If you walked by the Shrine Auditorium at 9 a.m Thursday morning, you may have seen a line of people sitting outside.
About 200 people, ranging from Los Angeles locals to out-of-state fans, lined up with blankets, snacks, coolers and lawn chairs to see the Wallows perform.
One fan even had 10 Hydro Flasks filled with water.
“I have five phone chargers in my bag; I have three bags of chips, four waters and I got lunch,” said Castaic High School senior Faheem Rahman.
Others, however, were less prepared. Raylene Hoffman, a San Diego State University student who arrived in line at 7 a.m., had no food.
“We do have a laptop playing Twilight though,” Hoffman joked.
The band returns to the Shrine on their “Tell Me That It’s Over” tour after performing there Sunday. The performance is sold out for the night but tickets are available for resale starting at $40. VIP tickets allow fans to sit in the front row and meet the band backstage.
Doors open at 5:30 p.m. for VIP Tickets and 6:30 p.m. for general admission, but fans gather and line up early for prime spots at the standing room event.
Most fans arrived at 7 a.m., but some started camping outside the venue the night before, following the Wallows’ performance at the Greek Theatre.
Fans who are dedicated enough to skip school, track concerts months in advance and travel hundreds of miles to follow the band’s tour, proudly call themselves the “swallowers.”
Rahman has been to every Wallows concert in New York and California since she was ten and even flew to Colorado once to see them perform.
Since Rahman has been consistently attending Wallows concerts for the past seven years, she says that she’s spent over $1,000 on tickets alone.

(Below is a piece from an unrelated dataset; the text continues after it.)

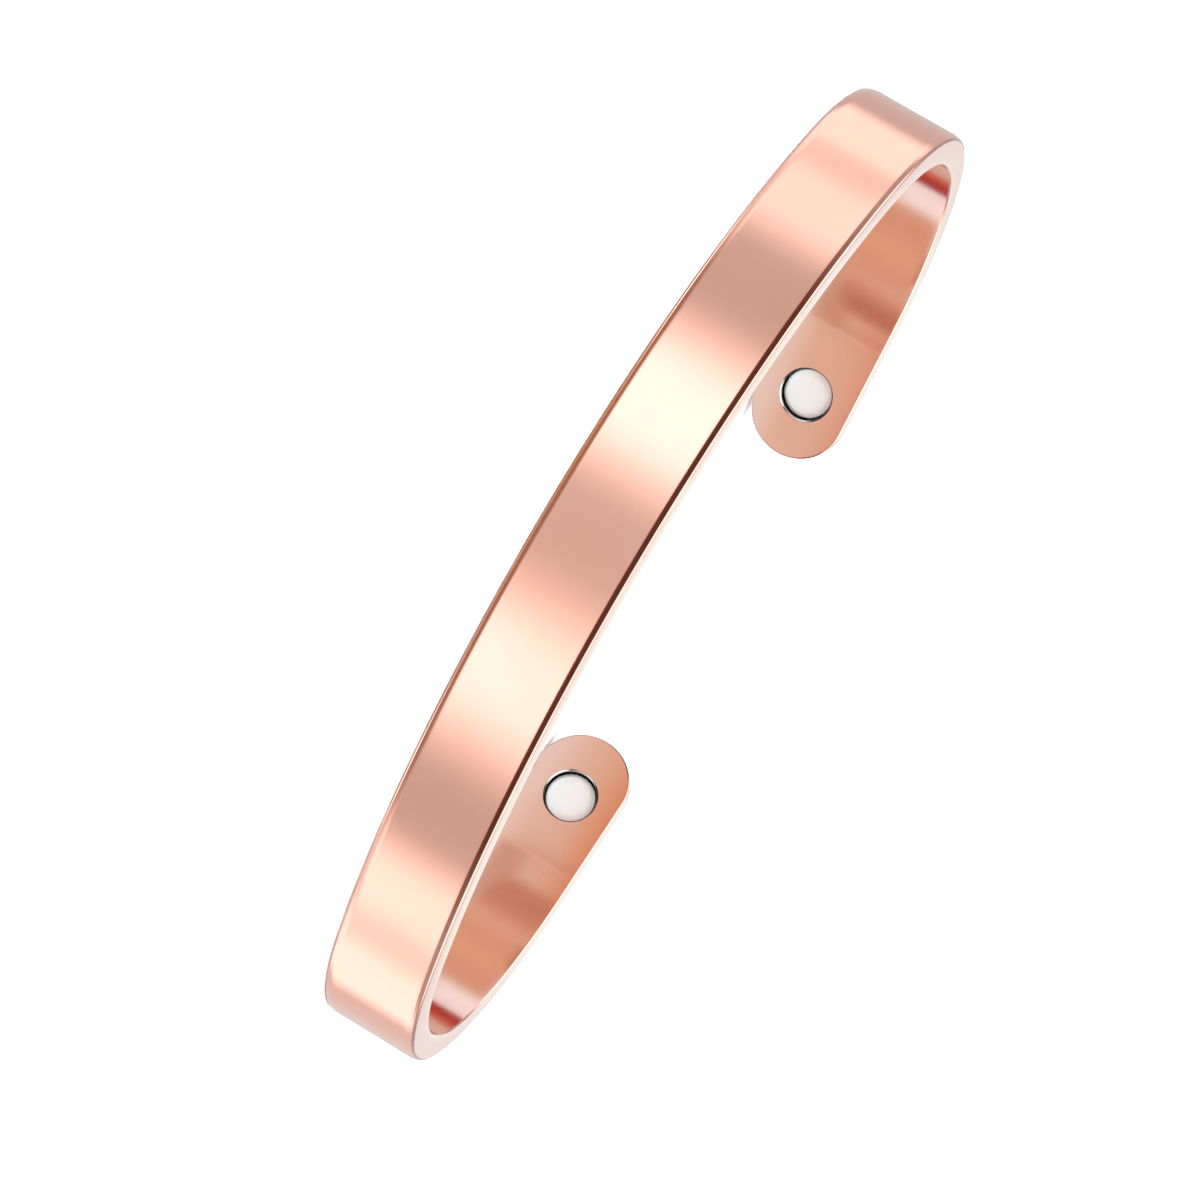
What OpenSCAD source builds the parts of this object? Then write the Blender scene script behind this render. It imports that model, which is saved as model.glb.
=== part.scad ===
// Open oval cuff of polished copper with a disc magnet let into the inner face near each tip.
// It lies on one long edge: the long front curve is towards -Y, the opening towards +Y.
// The origin is at the middle of its outline, on the surface that it lies on.

/* [Oval] */
// Overall length across the two bends
overall_l = 63.7; // [60:0.1:68]
// Outer radius of the long front curve
front_r = 38.3; // [35:0.1:50]
// Outer radius of the two bends
bend_r = 16.8; // [14:0.1:21]
// Lean of each straight end from the long axis, in degrees
end_lean = 18.9; // [8:0.1:28]
// Opening between the two tips, at the outer face
gap_w = 22.2; // [17:0.1:26]

/* [Band] */
// Width of the band, which is its height as it lies
band_w = 6.2; // [5:0.1:8]
// Thickness of the band
band_t = 1.9; // [1.6:0.1:3]
// Width of the bevel along each long edge of the outer face
bevel_w = 0.45; // [0.2:0.01:0.6]
// Depth of that bevel at the edge
bevel_depth = 0.13; // [0.05:0.01:0.3]
// Chamfer of the long edges beside the inner face
inner_chamfer = 0.1; // [0.05:0.01:0.3]

/* [Magnets] */
// Diameter of a magnet
magnet_d = 3.2; // [2.5:0.1:4]
// Height of a magnet
magnet_h = 0.9; // [0.6:0.05:1.05]
// Rounding of the rim of a magnet's face
magnet_rim_r = 0.18; // [0.08:0.02:0.3]
// Distance from a tip to the axis of its magnet, along the band
magnet_inset = 4.3; // [3:0.1:6]
// Depth of a magnet's face below the inner face of the band
face_depth = 0.42; // [0.1:0.02:0.5]
// Clearance round a magnet and under it
magnet_gap = 0.05; // [0.02:0.01:0.1]
// Width of the bevel round the mouth of a pocket
mouth_bevel = 0.07; // [0.03:0.01:0.15]

/* [Hidden] */
$fn = 96;

// Half of the front curve's angle, where a bend's circle touches the front's from inside
front_half = asin((overall_l / 2 - bend_r) / (front_r - bend_r));
// Angle that each bend turns through, on to its straight end
bend_turn = 180 - end_lean - front_half;
// Right bend's centre, and where its straight end starts, from the front middle of the outer face
bend_x = (front_r - bend_r) * sin(front_half);
bend_y = front_r - (front_r - bend_r) * cos(front_half);
end_x = bend_x + bend_r * sin(end_lean);
end_y = bend_y + bend_r * cos(end_lean);
// Length of a straight end to its tip, and of its straight part alone
end_l = (end_x - gap_w / 2) / cos(end_lean);
bar_l = end_l - band_w / 2;
// How far a tip rises past the start of its straight end: to its edge or to where the bevel starts
tip_rise = max(end_l * sin(end_lean) - bevel_depth * cos(end_lean), (end_l - bevel_w) * sin(end_lean));
// Overall depth, from the front of the outer face to the tips
overall_d = end_y + tip_rise;
// Pocket of a magnet, and its axis along the straight end
pocket_r = magnet_d / 2 + magnet_gap;
pocket_depth = face_depth + magnet_h + magnet_gap;
magnet_y = end_l - magnet_inset;
// Angle by which the two sweeps of one curve run into each other
sweep_over = 2;
// Length by which a cutter runs past the face that it starts from
cut_over = 0.2;
copper = "#d08a66";
nickel = "#d9d7d4";

// Frame at the front curve's centre, with +X through the seam between the front and the right bend
module at_seam() {
    translate([0, front_r - overall_d / 2, 0])
        rotate([0, 0, front_half - 90])
            children();
}

// Frame at the right bend's centre, with +X through the start of the straight end and +Y along it
module at_end() {
    at_seam()
        translate([front_r - bend_r, 0, 0])
            rotate([0, 0, bend_turn])
                children();
}

// Section of the band: x runs from the inner face to the outer one, y across the width
module section() {
    polygon([
        [0, inner_chamfer],
        [inner_chamfer, 0],
        [band_t - bevel_depth, 0],
        [band_t, bevel_w],
        [band_t, band_w - bevel_w],
        [band_t - bevel_depth, band_w],
        [inner_chamfer, band_w],
        [0, band_w - inner_chamfer]
    ]);
}

// Section swept round the frame's axis from +X on, with the outer face at radius r
module sweep(r, turn) {
    rotate_extrude(angle = turn)
        translate([r - band_t, 0])
            section();
}

// Half of the front curve and the first half of the right bend, which start at one seam
module front_and_bend() {
    mirror([0, 1, 0])
        sweep(front_r, front_half + sweep_over);
    translate([front_r - bend_r, 0, 0])
        sweep(bend_r, bend_turn / 2 + sweep_over);
}

// Second half of the right bend and the straight end with its rounded tip
module bend_and_end() {
    mirror([0, 1, 0])
        sweep(bend_r, bend_turn / 2 + sweep_over);
    translate([bend_r, 0, 0]) {
        translate([-band_t, 0, 0])
            mirror([0, 1, 0])
                rotate([90, 0, 0])
                    linear_extrude(bar_l)
                        section();
        translate([0, bar_l, band_w / 2])
            tip();
    }
}

// Rounded tip: half of the section turned about the tip's own axis, with the outer face at x = 0
module tip() {
    rotate([0, -90, 0])
        rotate_extrude(angle = 180)
            intersection() {
                translate([0, band_t])
                    rotate([0, 0, -90])
                        translate([0, -band_w / 2])
                            section();
                square([band_w / 2, band_t]);
            }
}

// Blind pocket for a magnet, open at the inner face, with a fine bevel round its mouth
module pocket() {
    translate([bend_r - band_t + pocket_depth, magnet_y, band_w / 2])
        rotate([0, -90, 0]) {
            cylinder(h = pocket_depth + cut_over, r = pocket_r);
            translate([0, 0, pocket_depth - mouth_bevel])
                cylinder(h = mouth_bevel + cut_over, r1 = pocket_r, r2 = pocket_r + mouth_bevel + cut_over);
        }
}

module cuff_band() {
    color(copper)
        for (side = [0, 1])
            mirror([side, 0, 0]) {
                difference() {
                    at_end()
                        bend_and_end();
                    at_end()
                        pocket();
                }
                at_seam()
                    front_and_bend();
            }
}

// Disc magnet standing on the floor of its pocket, its rim rounded beside the face
module magnet() {
    r = magnet_d / 2;
    translate([bend_r - band_t + pocket_depth - magnet_gap, magnet_y, band_w / 2])
        rotate([0, -90, 0])
            rotate_extrude() {
                square([r, magnet_h - magnet_rim_r]);
                square([r - magnet_rim_r, magnet_h]);
                translate([r - magnet_rim_r, magnet_h - magnet_rim_r])
                    circle(magnet_rim_r);
            }
}

module magnet_left() {
    color(nickel)
        mirror([1, 0, 0])
            at_end()
                magnet();
}

module magnet_right() {
    color(nickel)
        at_end()
            magnet();
}

cuff_band();
magnet_left();
magnet_right();
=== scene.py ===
import math

import bmesh
import bpy
from mathutils import Matrix, Quaternion, Vector


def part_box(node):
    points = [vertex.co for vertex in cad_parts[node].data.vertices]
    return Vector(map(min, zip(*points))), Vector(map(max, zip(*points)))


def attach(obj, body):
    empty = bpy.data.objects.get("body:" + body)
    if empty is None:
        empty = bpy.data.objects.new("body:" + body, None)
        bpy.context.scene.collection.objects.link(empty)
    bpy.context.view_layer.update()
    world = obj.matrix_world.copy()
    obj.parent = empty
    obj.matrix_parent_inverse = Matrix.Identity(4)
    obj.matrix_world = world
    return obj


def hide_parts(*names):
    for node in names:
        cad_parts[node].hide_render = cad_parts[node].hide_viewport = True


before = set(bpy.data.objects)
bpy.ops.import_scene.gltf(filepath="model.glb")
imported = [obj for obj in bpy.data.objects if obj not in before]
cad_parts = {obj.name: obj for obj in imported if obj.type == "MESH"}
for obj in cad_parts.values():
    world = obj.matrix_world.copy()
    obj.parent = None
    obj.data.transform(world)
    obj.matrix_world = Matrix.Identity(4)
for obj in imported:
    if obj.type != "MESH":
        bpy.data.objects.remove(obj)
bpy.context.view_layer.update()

# The pieces are modelled in millimetres and brought to metres at the end.
mm = 0.001


# Camera: the photograph's angle to the bracelet, turned well over so that the oval runs up the frame

cameraLook = {
    "azimuth": -1.41,      # degrees round from straight in front
    "elevation": 10.09,    # degrees above the floor
    "roll": 120.68,
    "target": (2.62, -0.04, 1.60),
    "distance": 312.4,
    "lens": 157.9,
    "sensor": 36.0,
    "nearest": 20.0,
    "farthest": 100000.0,
}


def setCamera():
    data = bpy.data.cameras.new("camera")
    data.lens = cameraLook["lens"]
    data.sensor_width = cameraLook["sensor"]
    data.clip_start = cameraLook["nearest"] * mm
    data.clip_end = cameraLook["farthest"] * mm
    camera = bpy.data.objects.new("camera", data)
    bpy.context.scene.collection.objects.link(camera)
    azimuth = math.radians(cameraLook["azimuth"])
    elevation = math.radians(cameraLook["elevation"])
    back = Vector((
        math.sin(azimuth) * math.cos(elevation),
        -math.cos(azimuth) * math.cos(elevation),
        math.sin(elevation),
    ))
    level = (-back).to_track_quat("-Z", "Y")
    roll = Quaternion((0.0, 0.0, 1.0), math.radians(cameraLook["roll"]))
    camera.rotation_mode = "QUATERNION"
    camera.rotation_quaternion = level @ roll
    camera.location = (Vector(cameraLook["target"]) + back * cameraLook["distance"]) * mm
    bpy.context.scene.camera = camera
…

Her connection to the Wallows originates in the childhood town she grew up in where one of the band members, Braeden Lemasters, also grew up in and whose father she learned guitar from.

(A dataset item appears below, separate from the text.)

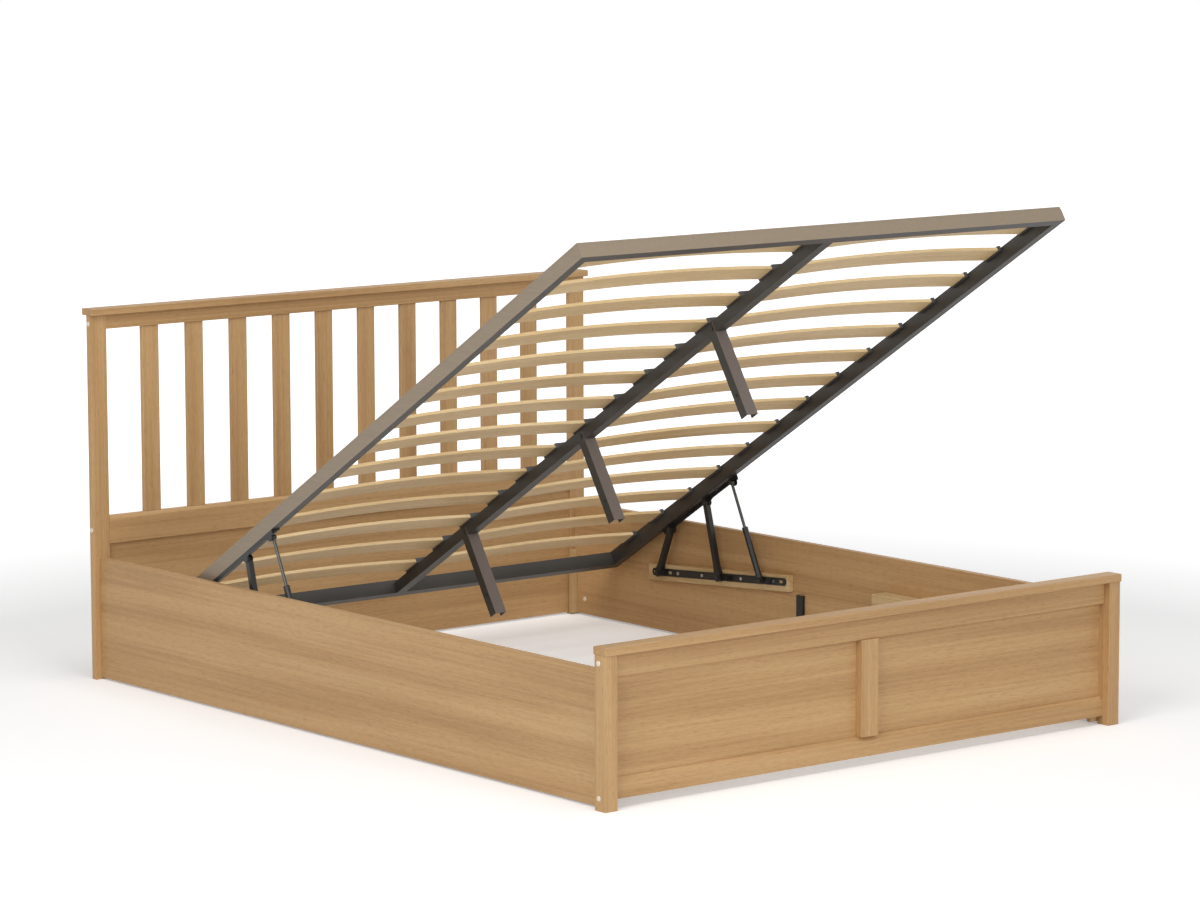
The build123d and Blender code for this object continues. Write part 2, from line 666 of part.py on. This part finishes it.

Despite rising to fame through the Netflix series “13 Reasons Why,” Dylan Minnette and the Wallows have been gaining traction for their music.
Hoffman, who bought presale tickets in May, traveled from San Diego and stood in line for a little over ten hours.
When asked why she liked the Wallows, Hoffman said, “Real slay music and slay boys.” In describing the music, she describes it as upbeat yet emotional.
“It’s upbeat, but I be crying,” she said.
Great music isn’t the only reason the Wallows’ events are so special. According to Hoffman and her friends, who do not listen to the band’s music as much, it’s also the community atmosphere.